Sustainability helps companies build resilience, primarily to risks, but also to the challenges of an unstable market and geopolitical situation. It also helps reduce costs, for example through the implementation of selected circular business models. The goal of sustainable development is certainly not reporting—we have focused on it excessively recently due to regulatory changes, and now there is an opportunity to focus on the business rationale for specific actions.
This is easier in the case of environmental issues. For example, decarbonization primarily serves to stabilize and reduce energy costs, and to reduce dependence on fossil fuels, which are prone to price fluctuations and supply disruptions. That is why banks were among the first to implement sustainable solutions. They were concerned with mitigating risks in the companies they financed, and therefore, when engaging in long-term projects in the early 2000s, they expected appropriate measures to be taken in terms of assessing, measuring, and implementing goals to reduce environmental impact.
It is much more difficult in the case of human rights. Apart from certain issues concerning employees, it is difficult to find a business justification for due diligence processes. The world's first attempt to incorporate due diligence processes into generally applicable law, namely the CSDDD directive, is a failure. Already watered down during the adoption process, it is now likely to be delayed and at the same time so curtailed that it will not live up to the hopes placed in it.
The systemic transformation that led to the report Limits to Growth The Club of Rome and the report Our Shared Future The Brundtland Commission to a situation where, for example, calculating and reducing greenhouse gas emissions is a requirement for doing business in many industries took more than half a century. The concept of human rights and their first codification in Universal Declaration of Human Rights is more than a quarter of a century older. However, no systemic transformation has taken place in this area. Care for these rights and due diligence in this regard are not an integral part of business relations.

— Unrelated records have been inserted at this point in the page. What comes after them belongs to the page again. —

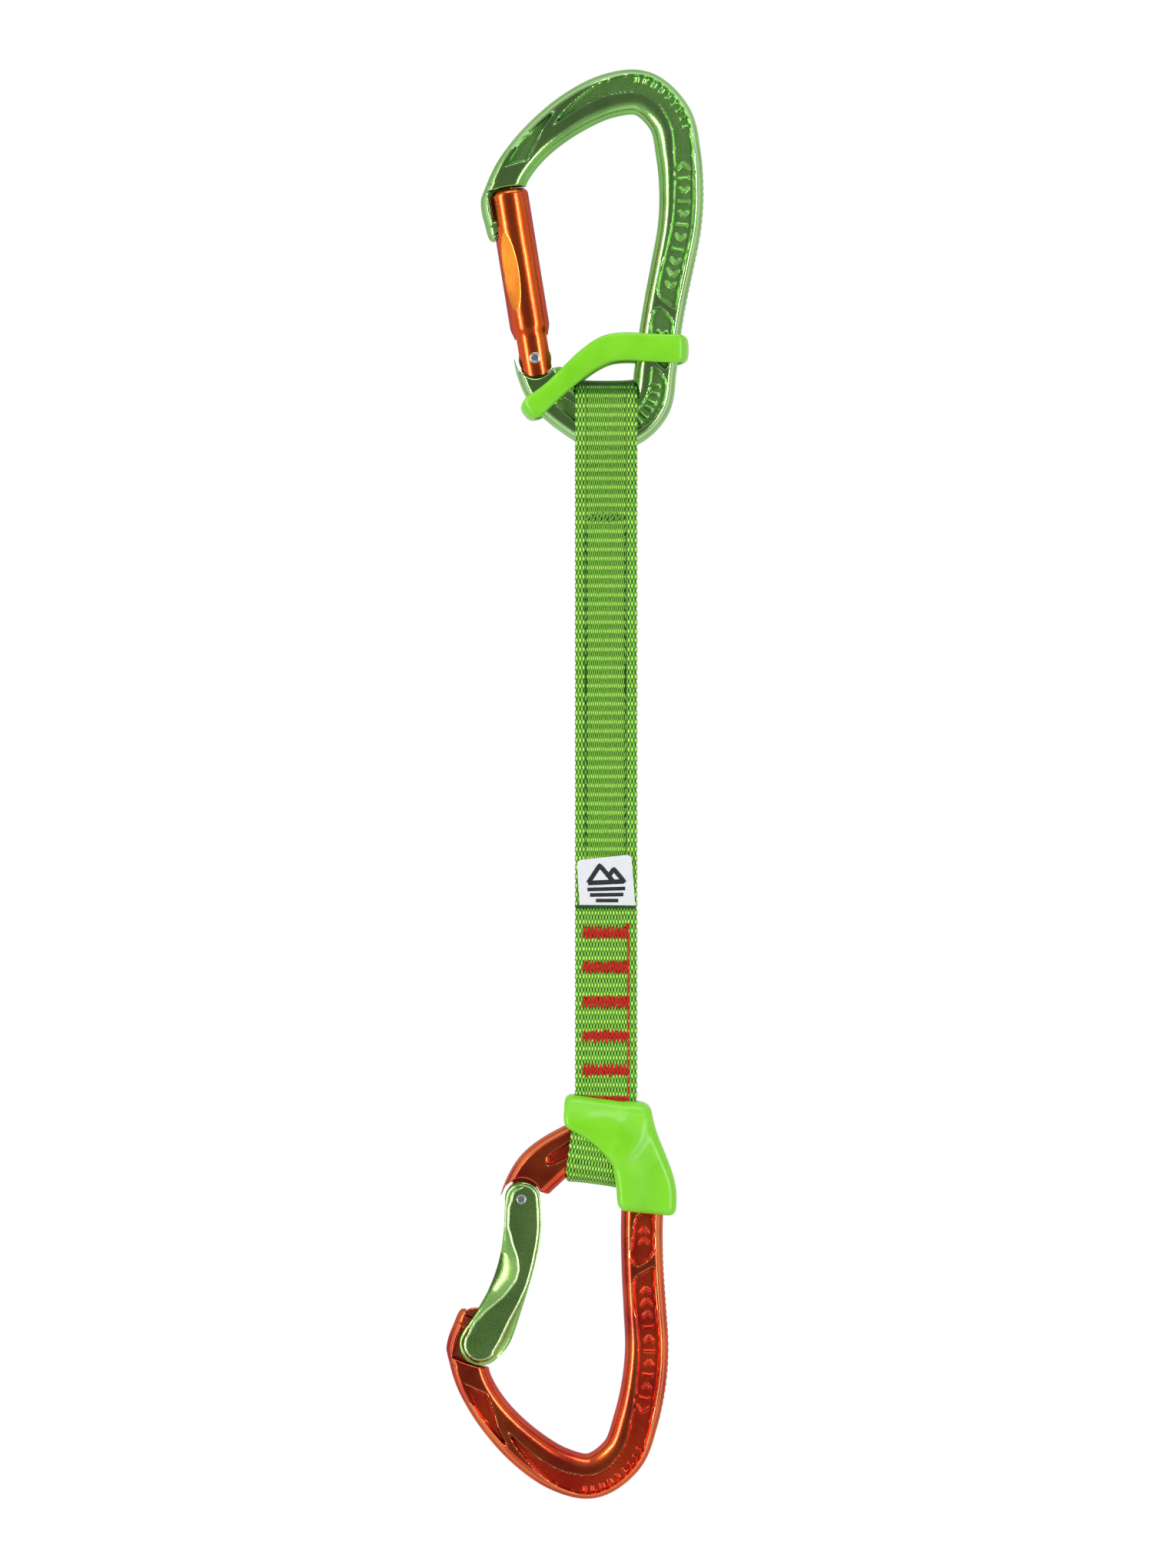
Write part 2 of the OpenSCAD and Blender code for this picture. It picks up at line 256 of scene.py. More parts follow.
def inset(p, d):
    """Closed outline moved in by d, by its points' own normals."""
    t = np.roll(p, -1, 0) - np.roll(p, 1, 0)
    t = t / np.maximum(np.linalg.norm(t, axis=1, keepdims=True), 1e-9)
    return p + np.stack([-t[:, 1], t[:, 0]], 1) * d


def prism(outline, half, bevel, steps=4):
    """Plate in X and Z with rounded edges: points and faces."""
    p = outward(outline)
    n = len(p)
    rings = []
    for side in (-1, 1):
        angles = np.linspace(0, math.pi / 2, steps + 1)
        angles = angles[::-1] if side < 0 else angles
        for a in angles:
            q = inset(p, bevel * (1 - math.cos(a)))
            rings.append(np.stack([q[:, 0], np.full(n, side * (half - bevel + bevel * math.sin(a))),
                                   q[:, 1]], 1))
    return np.concatenate(rings), swept_faces(len(rings), n)


def lathe(profile, segments):
    """Closed lathe about Z from a profile of radius and height that starts and ends on the axis."""
    profile = np.asarray(profile, float)
    inner = profile[1:-1]
    a = circle(segments)
    rings = [np.stack([r * np.cos(a), r * np.sin(a), np.full(segments, z)], 1) for r, z in inner]
    n = len(rings)
    verts = np.concatenate(rings + [[[0, 0, profile[0][1]]], [[0, 0, profile[-1][1]]]])
    low, high = n * segments, n * segments + 1
    faces = grid_faces(n, segments, wrap_cols=True)
    for j in range(segments):
        k = (j + 1) % segments
        faces += [[low, k, j], [high, (n - 1) * segments + j, (n - 1) * segments + k]]
    return verts, faces


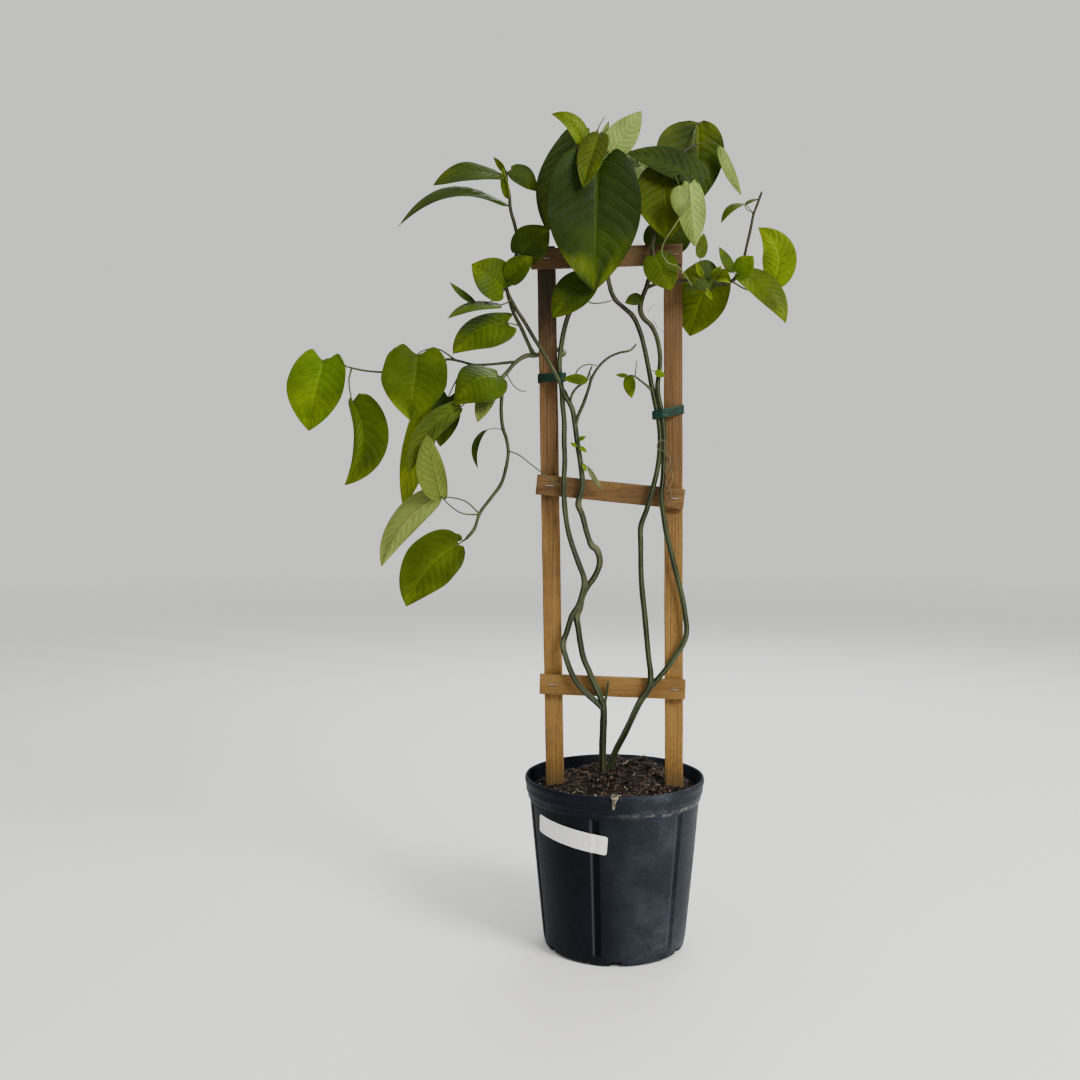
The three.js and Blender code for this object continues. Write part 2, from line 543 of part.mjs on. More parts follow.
// A closed blade: the same grid of triangles on both faces, with a rim between them
function blade(leaf) {
  const rows = leaf.small ? 4 : 5 + (leaf.bend > LEAF.arched ? 1 : 0);
  const columns = leaf.wide < LEAF.narrow ? 2 : 4;
  const width = columns + 1;
  const upper = [];
  const lower = [];
  for (let row = 0; row <= rows; row += 1) {
    for (let column = 0; column <= columns; column += 1) {
      const along = row / rows;
      const across = (2 * column) / columns - 1;
      const point = leafPoint(leaf, along, across);
      const [behind, before] = [Math.max(0, along - NEAR), Math.min(1, along + NEAR)];
      const ahead = leafPoint(leaf, before, across).sub(leafPoint(leaf, behind, across));
      const aside = leafPoint(leaf, along, across + NEAR).sub(leafPoint(leaf, along, across - NEAR));
      const normal = aside.cross(ahead).normalize();
      upper.push(point.clone().addScaledVector(normal, LEAF.thick / 2));
      lower.push(point.clone().addScaledVector(normal, -LEAF.thick / 2));
    }
  }
  const triangles = [];
  const under = upper.length;
  for (let row = 0; row < rows; row += 1) {
    for (let column = 0; column < columns; column += 1) {
      const a = row * width + column;
      const b = a + 1;
      const c = b + width;
      const d = a + width;
      const outer = column < columns / 2 ? [[a, b, c], [a, c, d]] : [[a, b, d], [b, c, d]];
      outer.forEach(([i, j, k]) => triangles.push([i, j, k], [under + i, under + k, under + j]));
    }
  }
  const rim = [];
  for (let column = 0; column < columns; column += 1) rim.push(column);
  for (let row = 0; row < rows; row += 1) rim.push(row * width + columns);
  for (let column = columns; column > 0; column -= 1) rim.push(rows * width + column);
  for (let row = rows; row > 0; row -= 1) rim.push(row * width);
  rim.forEach((a, index) => {
    const b = rim[(index + 1) % rim.length];
    triangles.push([b, a, under + a], [b, under + a, under + b]);
  });
  return solidFromMesh([...upper, ...lower], triangles);
}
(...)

We are therefore faced with a challenge that boils down to the question: how can this systemic transformation be brought about? What should it be based on? What mechanisms will internalize the cost of the negative impact on people so that it is included in the income statement of each company?
This is the task facing people involved in sustainable development in academia, think tanks, non-governmental organizations, and, of course, businesses. We are approaching sustainability in different ways. Sometimes their origins can be traced back to the memory of a three-year-old girl collecting snails from the sidewalk so they wouldn't be trampled, sometimes to a multigenerational and personal experience of belonging to a minority, and sometimes to inspiration from a loved one.
We develop along these paths using various sources of information. These may include studies and postgraduate courses, reading regulations, studying IPCC reports and other regulations, or listening to good podcasts. However, there are always, and often above all, conversations: one-on-one, over coffee, in the corridors of conferences, or during panel discussions.
And this pursuit of sustainability is not about standardization. The subject of sustainable development is so broad, encompassing so many intertwined systems, that it is impossible to achieve a uniform mastery level; it is impossible to be an expert on all aspects of sustainability. The diversity of people involved in sustainable development is essential for systemic transformation to take place 😊
P.S. Recommendation from Justyna:
Since Piotr mentioned the Brundtland report and the personal motivations of those involved in sustainability, Allow me to recommend Gro Harlem Brundtland's autobiography. A doctor by training and mother of four, she was appointed Minister of the Environment in the Norwegian government (as the youngest member) and served three terms as Prime Minister (the first woman to hold this position) and, most importantly for us, chaired the UN World Commission on Environment and Development. The result of the Commission's work was the aforementioned report. Our Shared Future, and in it the definition sustainable development, which we still use today. Brundtland continued her remarkable career as Director-General of the World Health Organization and then as UN Special Envoy for Climate. Today, she belongs to an elite group of world leaders – seniors working for peace, justice, human rights, and a sustainable planet in the Nelson Mandela The Elders Foundation.
If you are interested in how personal beliefs and experiences can be translated into global sustainable development actions, read Brundland's memoirs.
“Madam Prime Minister: A Life in Power and Politics. Gro Harlem Brundtland. Published by Farrar Straus Giroux, 2005.
The book is still available for purchase at various online bookstores, such as Krainaksiążek.pl or in the form of an ebook at storytel.com.